This coming WEDNESDAY is the opening reception for the late John Steffl's exhibition Resonance at the North Shore Bank downtown. The buzz is already building for what promises to be a most exceptional event.

And the Last Week of September will be the Beaner's Central One Week Live (OWL) Volume 17 Recording Festival.

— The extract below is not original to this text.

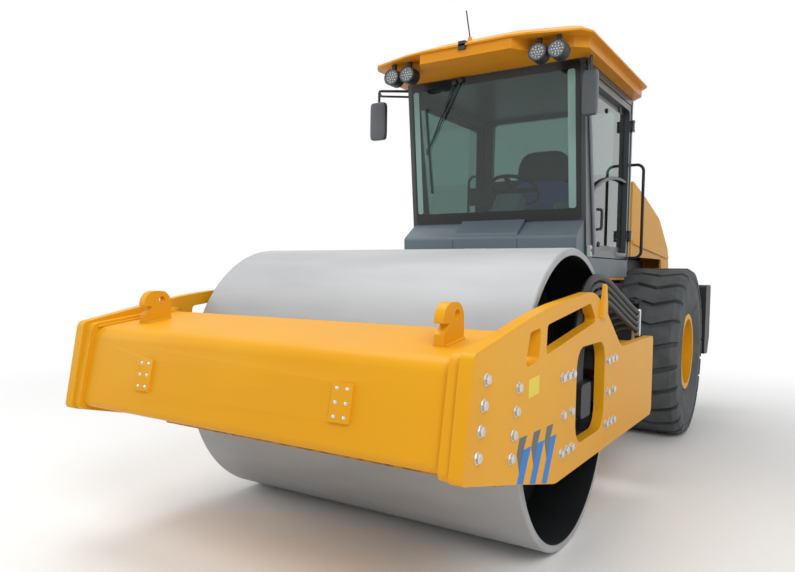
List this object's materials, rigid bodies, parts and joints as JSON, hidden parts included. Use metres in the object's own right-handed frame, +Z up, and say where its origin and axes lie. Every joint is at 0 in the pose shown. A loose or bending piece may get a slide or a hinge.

Can't read this? Don't worry. The information is all here below.
The lineup again looks exceptional. I will share more but some of the highlights you can look forward to. For example, Jacob Mahon, who is opening the week on Monday with his Salty Dogs, was winner of the 2017 Duluth Dylan Fest Singer/Songwriter Contest. And he is just the warmup  pitch. Here's your schedule.

Sun 23
Jacob Mahon & the Salty Dogs, One Less Guest and Dan Dresser

Mon 24 Rich Matson and the Northstars
Drew Peterson
Biochemical Characters

Tue 25 Christopher David Hanson   Feeding Leroy
Trash Cats

Wed 26 14th Annual Songwriters Competition hosted by Ryan Lane

Thur 27 Woodblind A Band called Truman Hardaybra

Fri 28 Plucked up String Band
The Fish heads Lady Slipper Ten Crow Moon

Josie Langhorst at Sacred Heart in May.
Sat 29 Holy Hootenanners
The Langertsons
Edward Ojard

A quick note about Edward Ojard. He's the youngest performer to be part of the One Week Live recording project. He was 9 years old when he released his first full-length original album entitled "Butterfly Dances." He's now 10 and releasing his second, I have been told. The youth began composing at age 4, has studied Suzuki techniques and performed with the Ragtime Society. 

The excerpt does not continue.